Análise da Decisão Principal
O tribunal interpretou extensivamente o conceito de contrato de arrendamento, reconhecendo tanto elementos materiais como a boa-fé nos relacionamentos prolongados. O cenário analisado demonstrou o cumprimento consistente das obrigações contratuais pela arrendatária, validando assim a relação jurídica verbal. Este reconhecimento efetiva a proteção dos arrendatários, sobretudo no contexto de modificações legislativas recentes que reforçam este enquadramento jurídico.
Além disso, o tribunal destacou a necessidade de formalidade para ratificação em contratos como o de arrendamento, prevenindo dúvidas futuras quanto à sua validade. A rejeição do senhorio em evocar a nulidade também sublinhou a importância de estancar o exercício abusivo de direitos.

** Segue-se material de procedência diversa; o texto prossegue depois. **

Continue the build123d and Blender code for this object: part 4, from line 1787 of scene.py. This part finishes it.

Por outro lado, a decisão possui fundamento crítico: o excessivo formalismo pode transformar-se numa barreira quando o tribunal insiste que determinadas ratificações sigam as mesmas exigências formais que os contratos principais. Tal rigor pode ignorar situações práticas menos formais, mas com provas concretas de intenção contratual.
Impacto nas Decisões Secundárias
Exemplo 1: Renovação Contratual e Caducidade
O acórdão influenciou diretamente o Processo nº 795/20.5T8VNF.G1, que lidou com a validade de cláusulas contratuais contrárias ao prazo mínimo de renovação previsto no artigo 1096.º do CC. Em linha com a decisão principal, o tribunal reforçou a imperatividade das normas reguladoras do arrendamento e reiterou que cláusulas contratuais contrárias à lei são inválidas.

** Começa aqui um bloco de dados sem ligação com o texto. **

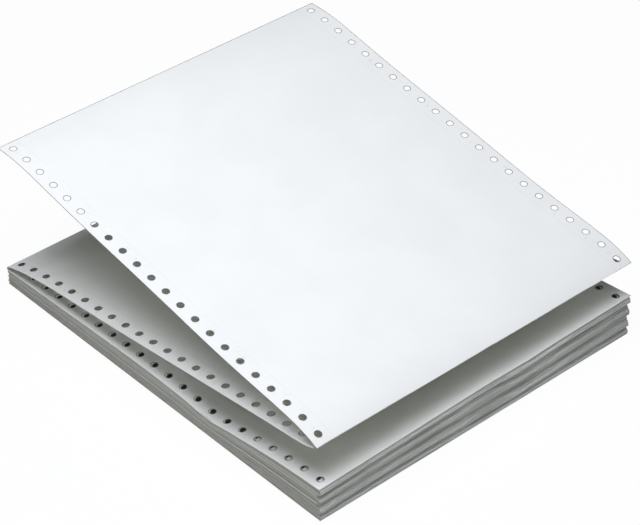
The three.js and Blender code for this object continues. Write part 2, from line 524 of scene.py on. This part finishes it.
        start, end = front_tip + front_radius, back_tip - back_radius
        share = np.clip((from_front - arc) / (sizes.length - arc - back_arc), 0, 1)
        let_go = (from_front / (from_front + self.slide_run)) * (from_back / (from_back + self.slide_run))
        slide = np.where(highest, 0, self.slide_y[leaf] * let_go)
        y = start + share * (end - start) + slide + self.misfit(leaf, from_front, x)
        z = self.leaf_middle(leaf, y, x)
        step = self.slope_step
        rise = self.leaf_middle(leaf, y + step, x) - self.leaf_middle(leaf, y - step, x)
        slope = np.arctan(rise / (2 * step))
        tangent_y, tangent_z = run * np.cos(slope), run * np.sin(slope)

        front_middle = (front_own + front_other) / 2
        for near, length, crease, inward, tip, middle, radius, side in (
            (from_front, arc, 0.0, 1.0, front_tip, front_middle, front_radius, run),
            (from_back, back_arc, back_crease, -1.0, back_tip, back_middle, back_radius, -run),
        ):
            angle = np.clip(near / length, 0, 1) * (math.pi / 2 + crease) - crease
            bent = (near < length) & (radius > 0)
            y = np.where(bent, tip + inward * radius * (1 - np.cos(angle)), y)
            z = np.where(bent, middle + side * radius * np.sin(angle), z)
            tangent_y = np.where(bent, run * np.sin(angle), tangent_y)
            tangent_z = np.where(bent, np.cos(angle), tangent_z)
        return y, z, tangent_y, tangent_z


def lay_paper(x: np.ndarray, through: np.ndarray, path: tuple) -> np.ndarray:
    """Put points of a sheet beside its laid middle.

    Args:
        x: Places across the web.
        through: Distances from the middle of the paper's thickness.
        path: The middle's y and z, and its direction's y and z.

    Returns:
        The points.
    """
    y, z, tangent_y, tangent_z = path
    return np.column_stack([x, y - through * tangent_z, z + through * tangent_y])


@dataclass
class PileWeb:
    """The folded leaves of the pile, cut into bundles of real leaves."""

    sizes: WebSizes
    shape: PileShape
    blank: bpy.types.Object
    thickness: float = 0.094 * MM

    def lay(self, flat: np.ndarray, first: int, count: int) -> np.ndarray:
        """Lay a flat strip to and fro over the pile.

        Args:
            flat: Vertices of the flat strip, as (across, along, through the paper).
            first: Index of the strip's first leaf, from the bottom.
            count: Number of leaves in the strip.

        Returns:
            The vertices in their places in the pile.
        """
        x, s, through = flat.T
        step = np.clip(np.floor(s / self.sizes.length).astype(int), 0, count - 1)
        leaf = first + step
        travelled = np.clip(s - step * self.sizes.length, 0, self.sizes.length)
        x = x * (1 - 2 * self.shape.room_x / self.sizes.width) + self.shape.slide_x[leaf]
        return lay_paper(x, through, self.shape.lay(leaf, travelled, x))

    def build(self, name: str, first: int, count: int) -> bpy.types.Object:
        """Make one bundle of leaves.

        Args:
            name: The new piece's name.
            first: Index of its first leaf, from the bottom.
            count: Number of leaves.

        Returns:
            The bundle in its place.
        """
        strip = make_strip(self.blank, name, count, self.sizes, self.thickness)
        flat = read_points(strip)
        write_points(strip, self.lay(flat, first, count))
        mark_flat_place(strip, flat)
        return strip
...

Exemplo 2: Direito de Resolução
No Processo nº 3875/18.3T8MTS.P1, o tribunal abordou um caso de resolução contratual, reafirmando que a gravidade do incumprimento deve ser aferida com base nos seus impactos no cumprimento da relação contratual, consistindo um meio excecional de extinção de contratos.
Em ambos os exemplos, o princípio da boa-fé e proteções ao arrendatário, enfatizados na decisão principal, mostraram-se norteantes.

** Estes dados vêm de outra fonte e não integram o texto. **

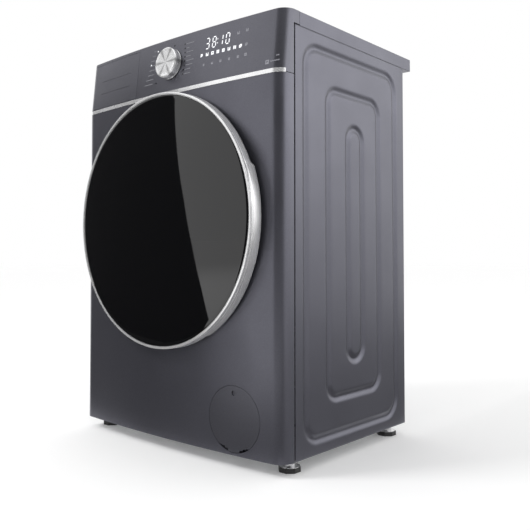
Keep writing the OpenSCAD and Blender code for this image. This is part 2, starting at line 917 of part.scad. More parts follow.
// The outline of a belt run around both pulleys, grown by the given amount
module belt_loop(grow) {
    d = norm([motor_x, motor_z - door_z]);
    big = pulley_r + grow;
    little = motor_pulley_r + grow;
    a = acos((big - little) / d);
    b = atan2(motor_z - door_z, motor_x);
    translate([0, door_z]) circle(r = big, $fn = fine);
    translate([motor_x, motor_z]) circle(r = little, $fn = round);
    translate([0, door_z]) rotate(b) polygon([[big * cos(a), big * sin(a)],
        [d + little * cos(a), little * sin(a)], [d + little * cos(a), -little * sin(a)],
        [big * cos(a), -big * sin(a)]]);
}

module drive_belt() {
    color(black) plate_y(pulley_y0 + 2, pulley_y1 - 2) difference() {
        belt_loop(2.6);
        belt_loop(0.3);
    }
}

// ---- drum ----

module drum() {
    color(zinc) {
        lathe(0, door_z) polygon([[164, drum_y0 - 3], [167, drum_y0 - 3], [168, drum_y0 - 1.5],
            [drum_r, drum_y0 - 1.5], [drum_r, drum_y1 + 1.5], [0, drum_y1 + 1.5], [0, drum_y1],
            [drum_r - 1.5, drum_y1], [drum_r - 1.5, drum_y0], [167, drum_y0], [167, drum_y0 + 2],
            [164, drum_y0 + 2]]);
    }
}

module drum_lifters() {
    color(white) for (a = [90, 210, 330]) {
        intersection() {
            rod_y(0, door_z, -118, 108, drum_r - 1.8);
            translate([0, 0, door_z]) rotate([0, a, 0]) rotate([90, 0, 0])
                translate([0, 0, -108]) linear_extrude(226)
                polygon([[drum_r, -32], [drum_r, 32], [drum_r - 44, 11], [drum_r - 50, 0],
                    [drum_r - 44, -11]]);
        }
    }
}

module drum_spider() {
    y0 = drum_y1 + 1.6;
    color(zinc) {
        rod_y(0, door_z, y0, 142, 34);
        for (a = [30, 150, 270]) {
            translate([0, 0, door_z]) rotate([0, a, 0]) {
                slab(20, 218, y0, 138, -16, 16);
            }
        }
        rod_y(0, door_z, 140, 175.5, shaft_r);
        rod_y(0, door_z, 175, 196, 10);
    }
}

module drum_pulley() {
    color(zinc) difference() {
        union() {
            ring_y(0, door_z, pulley_y0, pulley_y1, pulley_r, pulley_r - 10);
            for (y = [pulley_y0, pulley_y1 - 1.5]) {
                ring_y(0, door_z, y, y + 1.5, pulley_r + 4, pulley_r - 9);
            }
            rod_y(0, door_z, pulley_y0, pulley_y1 + 2, 22);
            for (a = [0 : 60 : 300]) {
                translate([0, 0, door_z]) rotate([0, a, 0])
                    slab(15, pulley_r - 5, pulley_y0 + 3, pulley_y1 - 3, -7, 7);
            }
        }
        rod_y(0, door_z, 0, 300, 10.02);
    }
}

// ---- suspension ----

module suspension_springs() {
    color(zinc) for (side = [-1, 1]) {
        for (y = [-spring_y, spring_y]) {
            ring_z(side * spring_x, y, 652, 772, 9.5, 6.5);
            rod_z(side * spring_x, y, lug_z + 6.2, 653, 2);
            rod_z(side * spring_x, y, 771, hanger_z + 2, 2);
            rod_z(side * spring_x, y, 650, 654, 9.5);
            rod_z(side * spring_x, y, 770, 774, 9.5);
        }
    }
}

// Turns local +Z along the damper, with the lower pin at the local origin.
module along_damper() {
    translate([damper_foot[0], damper_y, damper_foot[1]]) rotate([0, damper_tilt, 0]) children();
}

module damper_eye(r_bore) {
    rotate([90, 0, 0]) difference() {
        cylinder(r = 11, h = 18, center = true, $fn = round);
        cylinder(r = r_bore, h = 20, center = true, $fn = round);
    }
}

module damper_cylinder() {
    color(grey) along_damper() {
        damper_eye(damper_pin_r + fit_gap);
        difference() {
            union() {
                translate([0, 0, 9]) cylinder(r = 8, h = 14, $fn = round);
                translate([0, 0, 22]) cylinder(r = 15, h = 96, $fn = round);
            }
            translate([0, 0, 30]) cylinder(r = 6 + fit_gap, h = 100, $fn = round);
        }
    }
}

module damper_rod() {
    color(zinc) along_damper() {
        translate([0, 0, 70]) cylinder(r = 6, h = damper_l - 70 - 9, $fn = round);
        translate([0, 0, damper_l]) damper_eye(damper_pin_r + 0.4);
    }
}

module damper_cylinder_right() {
    damper_cylinder();
}

module damper_cylinder_left() {
    mirror([1, 0, 0]) damper_cylinder();
}

module damper_rod_right() {
    damper_rod();
}

module damper_rod_left() {
    mirror([1, 0, 0]) damper_rod();
}

// ---- drain ----

// The flap's hinge lies along the bowed front where the flap is: local +X runs along it.
module on_flap_axis() {
    translate([filter_x, flap_axis_y, flap_axis_z]) rotate([0, 0, flap_slope]) children();
}

module filter_flap() {
    color(steel) difference() {
        union() {
            intersection() {
                difference() {
                    bow_body(0, 20, 200);
                    translate([0, 0, 10]) linear_extrude(200) bow_outline(3, far);
                }
                rod_y(filter_x, filter_z, -far, 0, flap_r);
            }
            on_flap_axis() rod_x(-14, 14, 0, 0, 2.4);
        }
        on_flap_axis() for (side = [-1, 1]) {
            slab(side * 17 - 3, side * 17 + 3, -1.8, far, -17, 5);
        }
        // The rim beside the hinge is cut back, so that the flap can swing past the panel
        on_flap_axis() for (cut = flap_cuts) {
            slab(cut[0], 40, -far, far, -17, cut[1]);
            slab(-40, -cut[0], -far, far, -17, cut[1]);
        }
        // Finger notch
        rod_y(filter_x, filter_z + 48, -far, -208, 5);
    }
    color(chrome) on_flap_axis() rod_x(-19.5, 19.5, 0, 0, 0.9);
}

module drain_pump() {
    recess_r = flap_r + 4;
    color(black) difference() {
        union() {
            rod_y(filter_x, filter_z, side_front, -48, 40);
            rod_y(filter_x, filter_z, -49, 0, 30);
            difference() {
                rod_y(filter_x, filter_z, side_front - 9, side_front + 3, recess_r);
                rod_y(filter_x, filter_z, side_front - 10, side_front, recess_r - 1.5);
            }
            on_flap_axis() for (side = [-1, 1]) {
                slab(side * 17 - 2, side * 17 + 2, 0, side_front + 1 - flap_axis_y, -1.5, 1.5);
                rod_x(side * 17 - 2, side * 17 + 2, 0, 0, 1.5);
            }
            rod_x(filter_x - 64, filter_x - 36, pump_inlet_y, filter_z, 17);
            rod_x(filter_x + 30, filter_x + 57, pump_outlet_y, filter_z, 11);
            slab(filter_x - 18, filter_x + 18, -170, -158, filter_z - 44 + 0.1, filter_z - 30);
            slab(filter_x - 18, filter_x + 18, -40, -28, filter_z - 44 + 0.1, filter_z - 20);
        }
        rod_y(filter_x, filter_z, -far, -80, 36);
        rod_y(filter_x, filter_z, -81, -58, 24);
        rod_y(filter_x, filter_z, -60, -20, 3 + fit_gap);
        rod_x(filter_x - 70, filter_x - 20, pump_inlet_y, filter_z, 14);
        rod_x(filter_x + 15, filter_x + 60, pump_outlet_y, filter_z, 8.5);
        on_flap_axis() rod_x(-25, 25, 0, 0, 0.9 + fit_gap);
    }
}

module pump_impeller() {
    color(white) {
        rod_y(filter_x, filter_z, -66, -62, 20);
        rod_y(filter_x, filter_z, -76, -65, 6);
        for (a = [0 : 60 : 300]) {
            translate([filter_x, 0, filter_z]) rotate([0, a, 0]) slab(4, 20, -76, -65, -1.2, 1.2);
        }
    }
    color(zinc) rod_y(filter_x, filter_z, -78, -30, 3);
}

module filter_plug() {
    color(grey) {
        rod_y(filter_x, filter_z, side_front - 2, side_front + 14, 36 - fit_gap);
        slab(filter_x - 28, filter_x + 28, side_front - 12, side_front - 1.9,
            filter_z - 5, filter_z + 5);
        difference() {
            ring_y(filter_x, filter_z, side_front + 13, -90, 30, 27);
            for (i = [0 : 4]) {
                slab(filter_x - far, filter_x + far, side_front + 22 + i * 15,
                    side_front + 30 + i * 15, filter_z - 12, filter_z + 12);
            }
        }
    }
}

module sump_hose() {
    r_bend = 27;
    x_end = filter_x - 41;
    color(rubber) {
        ring_z(sump_x, pump_inlet_y, filter_z + r_bend, 198, 20, 17.1);
        translate([sump_x + r_bend, pump_inlet_y, filter_z + r_bend]) rotate([-90, 0, 0])
            rotate([0, 0, 90]) bend(r_bend, 20, 17.1);
        difference() {
            rod_x(sump_x + r_bend, x_end, pump_inlet_y, filter_z, 20);
            rod_x(sump_x + r_bend - 1, x_end + 1, pump_inlet_y, filter_z, 17.1);
        }
    }
}

module drain_pipe() {
    r_bend = 18;
    x0 = drain_x - r_bend;
    y_run = 198;
    color(grey) {
        difference() {
            rod_x(filter_x + 42, x0, pump_outlet_y, filter_z, 13);
            rod_x(filter_x + 41, x0 + 1, pump_outlet_y, filter_z, 11.1);
        }
        translate([x0, pump_outlet_y + r_bend, filter_z]) rotate([0, 0, -90]) bend(r_bend, 13, 11.1);
        ring_y(drain_x, filter_z, pump_outlet_y + r_bend, y_run - r_bend, 13, 11.1);
        translate([drain_x, y_run - r_bend, filter_z + r_bend]) rotate([90, 0, 90])
            rotate([0, 0, -90]) bend(r_bend, 13, 11.1);
        ring_z(drain_x, y_run, filter_z + r_bend, drain_z - r_bend, 13, 11.1);
        translate([drain_x, y_run + r_bend, drain_z - r_bend]) rotate([90, 0, 90])
            rotate([0, 0, 90]) bend(r_bend, 13, 11.1);
        ring_y(drain_x, drain_z, y_run + r_bend, side_rear + 1, 13, 9);
        ring_y(drain_x, drain_z, side_rear, total_d / 2 - 12, 11, 9);
    }
}

left_side_panel();
right_side_panel();
rear_panel();
rear_cover();
base_tray();
front_panel();
control_fascia();
chrome_strip();
worktop();
top_frame();
drawer_housing();
inlet_valve();
inlet_hoses();
fill_hose();
control_board();
display_board();
door_lock();
hinge_bracket();
hinge_pin();
drain_pump();
sump_hose();
drain_pipe();
cord_gland();
transit_caps();
panel_screws();
door_gasket();
door_ring();
door_glass();
door_frame();
door_bowl();
hinge_arm();
latch_hook();
drawer_front();
drawer_tray();
siphon_cap();
programme_knob();
tub_front();
tub_rear();
counterweights();
drive_motor();
heater();
shaft_bearings();
drive_belt();
drum();
drum_lifters();
drum_spider();
drum_pulley();
motor_pulley();
suspension_springs();
damper_cylinder_left();
damper_cylinder_right();
damper_rod_left();
damper_rod_right();
filter_flap();
filter_plug();
pump_impeller();
foot_front_left();
foot_front_right();
foot_rear_left();
foot_rear_right();
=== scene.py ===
# %% [markdown]
# # A front load washing machine
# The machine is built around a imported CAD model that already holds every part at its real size.
# This script keeps that model as a fixed frame and gives it its looks: pressed steel sides, a
# bowed painted front, a chrome door ring, a black domed glass, a rubber gasket and coiled springs.
# Lengths are written in millimetres, as a maker's drawing has them, and scaled once to metres.

# %% Load the frame
import json
import math

import bmesh
import bpy
import numpy as np
from mathutils import Matrix, Vector

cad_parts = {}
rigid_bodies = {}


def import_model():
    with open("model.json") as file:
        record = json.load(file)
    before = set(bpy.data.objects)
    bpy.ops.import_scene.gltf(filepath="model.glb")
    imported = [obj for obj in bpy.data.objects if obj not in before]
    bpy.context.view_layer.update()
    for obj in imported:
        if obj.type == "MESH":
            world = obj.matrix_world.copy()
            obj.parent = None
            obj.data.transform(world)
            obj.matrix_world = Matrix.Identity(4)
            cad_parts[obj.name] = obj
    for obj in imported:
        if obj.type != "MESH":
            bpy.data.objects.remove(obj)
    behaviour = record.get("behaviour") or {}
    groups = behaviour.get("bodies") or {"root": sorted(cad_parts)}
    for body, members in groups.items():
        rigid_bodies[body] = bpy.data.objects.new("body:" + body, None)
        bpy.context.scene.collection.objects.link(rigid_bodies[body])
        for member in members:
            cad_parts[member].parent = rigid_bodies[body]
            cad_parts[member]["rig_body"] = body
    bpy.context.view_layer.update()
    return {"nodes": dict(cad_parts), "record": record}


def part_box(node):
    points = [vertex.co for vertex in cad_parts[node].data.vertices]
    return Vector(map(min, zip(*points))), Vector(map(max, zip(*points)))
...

Implicações Práticas e Conclusão
Esta decisão oferece uma interpretação robusta e protetora do contrato de arrendamento em Portugal, especialmente nos casos de contratos não formalizados. Na prática, confere maior segurança jurídica a arrendatários em situações vulneráveis, ao mesmo tempo que regulamenta as condições de renovação e caducidade nos termos do Código Civil.
Para os senhorios, a decisão traz um alerta claro para a necessidade de respeitarem os princípios de boa-fé e evitarem comportamentos contraditórios. Além disso, as exigências formais em termos de representação e ratificação realçam a relevância de uma abordagem diligente ao instituir vínculos contratuais.
Num futuro próximo, espera-se que decisões como esta moldem a jurisprudência a favor da estabilização das relações contratuais de arrendamento deslocando o foco para a execução prática e a boa-fé das partes. Esta priorização dos princípios de confiança reflete o equilíbrio entre o formalismo e a substância exigidos numa sociedade cada vez mais pautada por equidade e justiça.